The Greenwich design district under construction, London, May 2021
The Greenwich design district under construction, London, May 2021 | Photograph © Taran Wilkhu

"A mirror-polished silver box stands proudly on a corner of the Greenwich Peninsula, reflecting a curious new world of architectural experiments. To one side wriggles a transparent caterpillar of a building, with clear plastic stretched around a bright yellow frame, forming a space-age chrysalis. Next door stands a veiled stack of raw concrete floors, the bare bones of a building draped with a ghostly shroud of steel netting, giving it the look of a multistorey aviary. Nearby there is a sturdy, low-slung box covered in rusty panels of Cor-ten steel, and a little tower-like block wrapped in a corduroy cloak of slender white tubes. Elsewhere in the menagerie we find a pair of triangular wedges dressed in harlequin costumes of pink and green terrazzo diamonds, and several other creatures whose exotic plumage has yet to emerge from behind the scaffolding.

This gaudy eyeful is the new Design District, a planned “creative quarter” at the heart of the Greenwich Peninsula in London. Opening in phases over the coming months, it is intended to provide affordable workspace for around 1,800 people across the fields of fashion, food, tech, craft and more. With eight architects each charged with designing a pair of buildings, it is an eclectic zoo of structures, the self-consciously funky vibe intended to lure creative types across the river from Shoreditch – along with the £5/sq ft rents for the first year (not including the costly service charge).

The Design District is the brainchild of image-conscious developer Knight Dragon, a company backed by Hong Kong billionaire Henry Cheng Kar-shun, which has been leading the £8.4bn development of the peninsula since 2012. It is touted as one of the biggest regeneration projects in Europe, with 17,500 homes and 70,000 square metres of office space across the 80-hectare site, and towers of up to 36 storeys, realising the Millennium project around the former Dome, more than 20 years on.
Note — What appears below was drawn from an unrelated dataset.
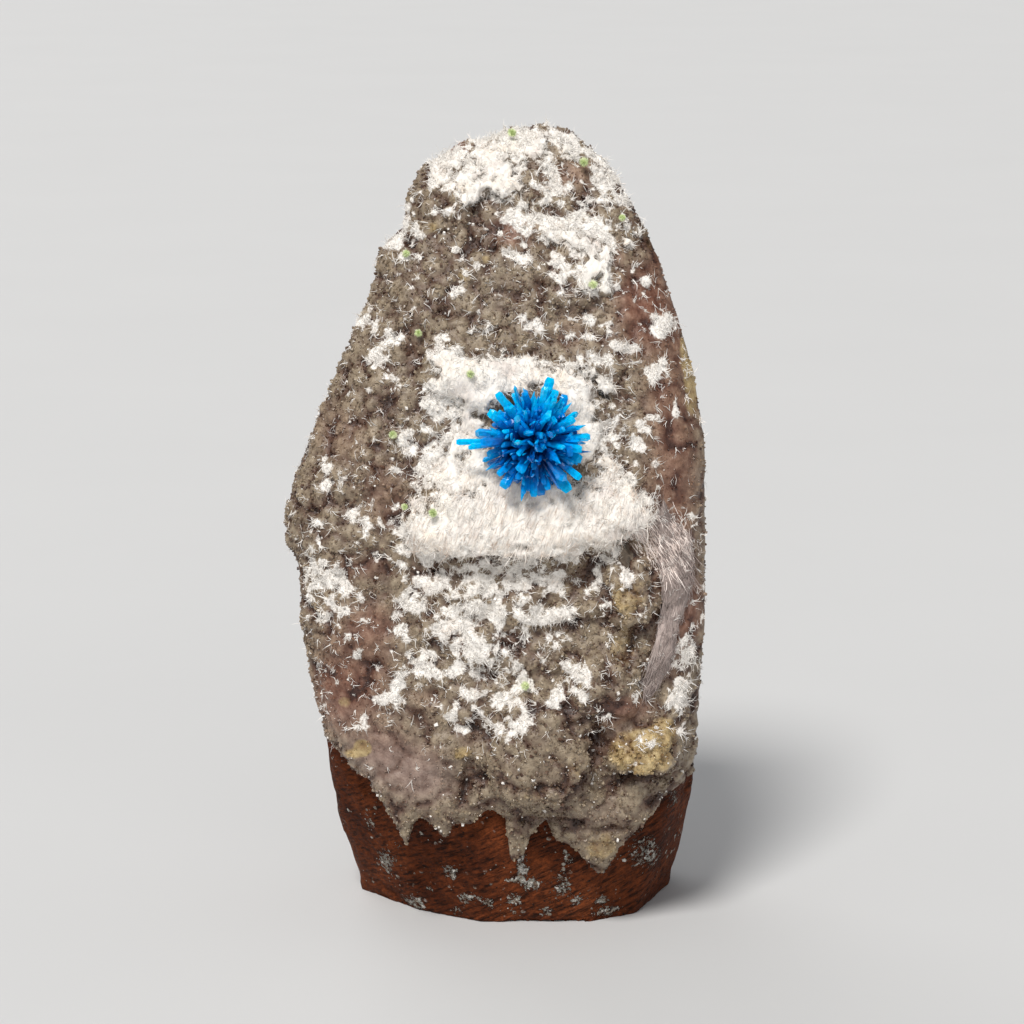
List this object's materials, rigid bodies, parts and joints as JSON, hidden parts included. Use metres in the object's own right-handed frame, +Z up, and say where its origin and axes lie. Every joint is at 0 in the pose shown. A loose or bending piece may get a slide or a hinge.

So far, a history of different masterplans has created a disjointed place where grim glass cliffs of investment flats march down one edge of the peninsula, forming a defensive battery alongside the dome – now the O2 – separated by a gulf of car parks from the more affordable housing at the other end of the site. Spanish superstar Santiago Calatrava was shipped in to add a sprinkle of fairy dust in 2017, but his £1bn cavorting trio of towers has since been scrapped, deemed to be one costly step too far. A sorry imitation of New York’s High Line opened here in 2019 in a vain attempt to bring some more footfall, but so far it seems like another piece of redundant novelty infrastructure, joining the empty cable car nearby."